Human Rights Watch continues to receive new reports of officials forcing Montagnard villagers to renounce Christianity and cease all political or religious activities in public self-criticism sessions or by signing written pledges.  Throughout 2004, Human Rights Watch received reports about provincial authorities in Dak Lak, Kon Tum, Dak Nong and Gia Lai provinces convening mandatory public denunciation sessions in which villagers were forced to renounce Christianity.

Other than ten officially registered Christian churches in Dak Lak and Gia Lai (for as many as 220,000 Christians in the two provinces), the government bans all Montagnard gatherings for Christian worship.  Exceptions are made in some cases for services led by the few pastors who are officially recognized by the government or gatherings such as funerals that are monitored by security officials or undercover police.

A complicating factor in the Central Highlands is that many Montagnard Christians distrust the government-controlled Evangelical Church of Vietnam and seek to manage their own religious activities.  Increasing numbers appear to be joining Tin Lanh Dega, or Dega Protestantism, an unsanctioned form of Christianity that combines evangelical Protestantism with elements of ethnic pride and aspirations for self-rule.  The government’s desire to rein in the “restive Montagnards” has impacted all Montagnard Christians, whether they are Dega supporters or not, because of the government’s increasing suspicion of any Montagnard Christian.

Pressure on Church Leaders

In an interview with Human Rights Watch in October 2003, a church elder from Cu Jut district, Dak Nong said authorities have filmed members of his village church committee, including himself, turning over bibles to local officials.  “When it was shown on television the announcer said we were voluntarily giving up the bibles,” he said.  “In fact, we were forced.”

Later the church elder—now in a Cambodian refugee camp—was arrested and detained in an airless, dark cell for four days at the district jail.  He was interrogated several times.  “I told them directly that we joined the demonstrations not on behalf of [U.S.-based Montagnard activist] Kok Ksor or because he told us to do them, but because you, the authorities, mistreat us and prevent us from practicing our religion.  I told them that when the dikes flood, they burst.”

After being warned not to participate in any political activities or continue to gather people to worship he was released.  “They threatened that my future and my children’s future would not be bright–– even if they studied hard––if I continued my religious activities.”

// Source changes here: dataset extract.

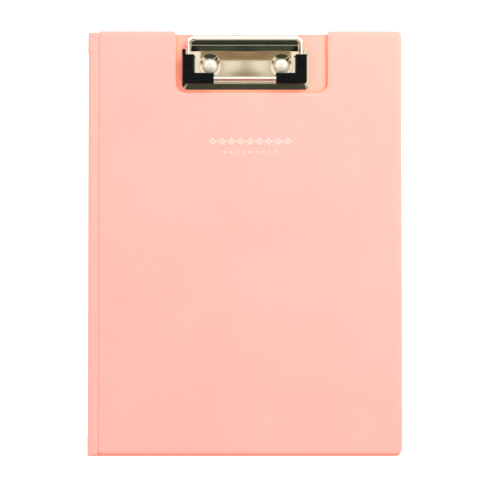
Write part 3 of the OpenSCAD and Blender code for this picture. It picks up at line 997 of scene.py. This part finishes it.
@dataclass
class ClipPlate:
    """Pressed and rolled sheet: bevelled flanges, a scooped deck, rivet dimples, a step and a barrel.

    The broken lines are in millimetres. A rise is a height over a share of its bevel, a tilt is in degrees
    over a place relative to the barrel's axis, a dimple's line is a share of its depth over the distance
    from the rivet, and the neck's line is a height over a place, both relative to the barrel's axis. The
    bends are grid lines as shares of a bevel, and the numbers of lines are those between two bends.
    """

    measures: Measures
    sheet: float = 0.8 * MM
    front_bevel: float = 4.3 * MM
    side_bevel: float = 3.2 * MM
    deck_clear: float = 0.3 * MM
    shoulder: float = 7.0 * MM
    wing_gap: float = 0.3 * MM
    wing_drop: float = 0.9 * MM
    barrel_radius: float = 3.9 * MM
    barrel_half: float = 38.5 * MM
    dimple_depth: float = 1.8 * MM
    dimple_reach: float = 9.8 * MM
    dimple_side: BrokenLine = (
        (5.3, 1.0), (5.5, 0.88), (5.9, 0.34), (6.1, 0.26), (7.9, 0.02), (8.3, 0.0))
    dimple_tail: BrokenLine = ((5.9, 1.0), (6.2, 0.98), (9.6, 0.02), (9.9, 0.0))
    scoop_half: float = 21.5 * MM
    fade_start: float = 31.5 * MM
    fade_end: float = 37.2 * MM
    crown_start: float = 32.5 * MM
    crown_tilt_deg: float = 4.0
    riser_foot: float = -9.4
    front_rise: BrokenLine = (
        (0.0, 0.33), (1.0, 2.62), (1.05, 2.69), (1.09, 2.70), (1.25, 2.565), (1.45, 2.50), (2.2, 2.53),
        (2.6, 2.60), (30.0, 2.60))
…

After release from jail in March 2003, he was summoned to join a one-month traveling “information campaign,” along with seven other Montagnard church leaders from four districts surrounding Buon Ma Thuot.  They were transported from village to village and forced to stand in front of meetings assembled by the authorities.

We were not allowed to say anything.  I was used as an example of someone who formerly had practiced Christianity but was now renouncing it.  The officials said that the government had pardoned us because we recognized our guilt and had become good people.  I was not allowed to say what I wanted to say but what they forced me to say.

In another case, a sixty-year-old Ede man from Cu Jut district near Buon Ma Thuot was arrested without charges or an arrest warrant on August 31, 2002.  He said that many Montagnards were arrested at that time because local authorities suspected they were planning a demonstration.  Younger Montagnards in the same prison as him were beaten in detention, he said, but the guards left him alone.  After two months he was released.

One month later the authorities made a ceremony in our village. They forced us to say that we would stop holding church services on Sunday.  Two of them held me down and tried to force me to drink rice wine [to seal the pledge].  I shouted at them, ‘If you want to kill me just give me a cup of poison, don’t treat me this way.’  I was very angry.

Two days later he fled to the forest, where he hid in the bush on his own––covertly provided food and supplies by his family––for seventeen months before making his way to a refugee camp in Cambodia.